Echo will relocate its headquarters to Brisbane to oversee the project, which could create 3,000 construction jobs and 8,000 permanent jobs.

According to the Courier Mail newspaper, James Packer’s “11th-hour gamble,” the announcement that he would buy up at least 1,500 poker machines in the market to stock his planned resort project, did not go down well with Clubs Queensland, which backed the incumbent Echo. “Those licenses are not for sale,” said Tell Clubs Queensland head Doug Flockhart said before the announcement. “Tell Mr. Packer he’s dreaming.”

Also prior to the announcement, underworld figures were reportedly told to avoid Echo’s Gold Coast property, the Jupiters Hotel & Casino, because their presence might hurt Echo’s chances to win the second Brisbane license.

According to the Sydney Morning Herald, in the run-up to licensure, Echo “temporarily scaled back” a VIP program that brings interstate high rollers “including underworld figures, their business associates and friends” to Jupiters with offers of complementary transportation, free meals and gambling credits.

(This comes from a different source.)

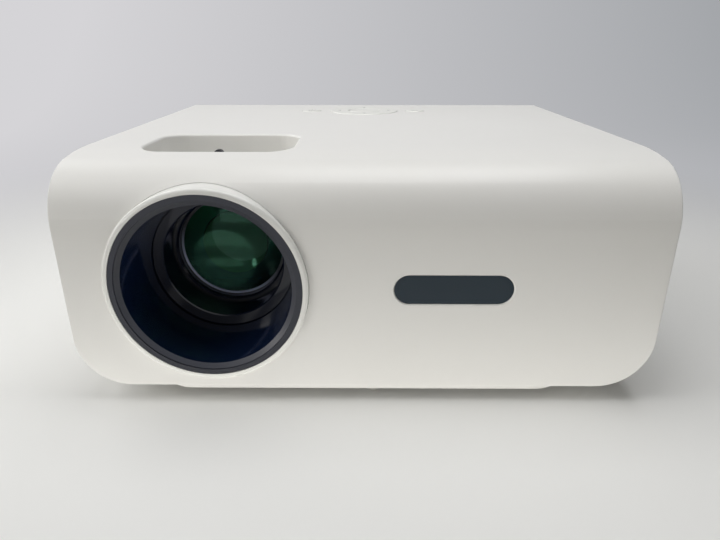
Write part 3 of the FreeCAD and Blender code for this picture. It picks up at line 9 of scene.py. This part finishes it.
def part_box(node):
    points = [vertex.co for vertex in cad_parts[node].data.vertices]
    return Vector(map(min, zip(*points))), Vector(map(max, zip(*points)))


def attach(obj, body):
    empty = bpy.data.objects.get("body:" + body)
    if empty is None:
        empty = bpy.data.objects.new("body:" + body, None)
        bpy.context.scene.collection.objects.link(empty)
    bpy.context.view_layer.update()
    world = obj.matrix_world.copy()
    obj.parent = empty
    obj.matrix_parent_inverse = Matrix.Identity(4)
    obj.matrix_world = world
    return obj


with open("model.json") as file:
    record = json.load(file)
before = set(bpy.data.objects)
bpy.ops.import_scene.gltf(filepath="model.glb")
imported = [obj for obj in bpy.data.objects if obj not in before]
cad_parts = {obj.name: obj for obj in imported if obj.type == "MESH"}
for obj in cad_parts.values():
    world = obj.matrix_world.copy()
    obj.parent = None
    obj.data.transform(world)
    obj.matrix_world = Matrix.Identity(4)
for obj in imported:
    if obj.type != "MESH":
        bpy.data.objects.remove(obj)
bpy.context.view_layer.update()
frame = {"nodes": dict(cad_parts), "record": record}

MM = 0.001
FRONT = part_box("lower_shell")[0][1]


# ---- camera, light and floor ----

CAMERA_LENS = 28.3
CAMERA_PITCH = 21.88
CAMERA_YAW = 0.416
CAMERA_BACK = 205.0 * MM
CAMERA_HEIGHT = 142.5 * MM

# how far in front of the object the floor's bounce light fades out
FLOOR_BOUNCE = (70.0 * MM, 130.0 * MM)
# how far from the object's middle the floor turns into the even backdrop
BACKDROP_BLEND = (200.0 * MM, 550.0 * MM)
# where the backdrop's painted shade is lightest, at the left, and darkest, at the right
BACKDROP_SIDES = (-600.0 * MM, 900.0 * MM)

# a white card lies flat on the floor in front, facing up, and brightens the foot of the front
CARD_Y = FRONT - 60.0 * MM
# name: place, target, width and depth in metres, watts, colour
LAMPS = {
    "left_softbox": ((-0.9, 0.1, 0.7), (0.0, 0.0, 0.05), (1.3, 1.1), 5.2, "#ffffff"),
    "overhead_pool": ((0.05, 0.0, 0.55), (0.05, 0.0, 0.0), (0.4, 0.3), 1.0, "#ffffff"),
    "overhead_front": ((0.05, -0.12, 0.8), (0.03, -0.05, 0.0), (0.5, 0.3), 1.2, "#ffffff"),
    "back_left_softbox": ((-0.7, 0.5, 0.9), (0.0, 0.0, 0.05), (0.8, 0.8), 0.4, "#ffffff"),
    "front_left_softbox": ((-0.7, -0.5, 0.9), (0.0, 0.0, 0.05), (0.8, 0.8), 2.2, "#fffefa"),
    "front_low_strip": ((0.0, -1.2, 0.16), (0.0, 0.0, 0.05), (1.0, 0.2), 0.7, "#fffcf6"),
    "floor_card": ((0.0, CARD_Y, 0.6 * MM), (0.0, CARD_Y, 1.0), (0.32, 0.12), 0.092, "#fffdf8"),
    "front_left_low_strip": ((-0.9, -0.8, 0.16), (0.0, 0.0, 0.05), (0.6, 0.2), 2.1, "#fffcf6"),
}


def linear(hex_colour):
    """An sRGB hex colour as the linear values that a shader takes."""
    channels = [int(hex_colour[i:i + 2], 16) / 255 for i in (1, 3, 5)]
    return [c / 12.92 if c <= 0.04045 else ((c + 0.055) / 1.055) ** 2.4 for c in channels] + [1.0]


def add_camera():
    data = bpy.data.cameras.new("camera")
    data.lens = CAMERA_LENS
    data.clip_start = 0.01
    camera = bpy.data.objects.new("camera", data)
    camera.location = (0.0, FRONT - CAMERA_BACK, CAMERA_HEIGHT)
    camera.rotation_euler = (math.radians(90 - CAMERA_PITCH), 0.0, math.radians(CAMERA_YAW))
    bpy.context.collection.objects.link(camera)
    bpy.context.scene.camera = camera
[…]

An Echo Entertainment spokesman denied the allegation and said, “We do not provide information on past or present guests.” The company also threatened legal action if the allegations hurt the company’s license bid. But one high roller, who was not identified, told the newspaper, “I’ve been going to Jupiters for more than a decade, but now they don’t want to know me because things have to stay ‘low key’ until the license is sorted.”

Queensland Premier Annastacia Palaszczuk said the Queen’s Wharf development will make Brisbane “a premium tourist destination.”

Echo currently runs Sydney’s Star, Jupiters on the Gold Coast, and the Treasury Casino in Brisbane.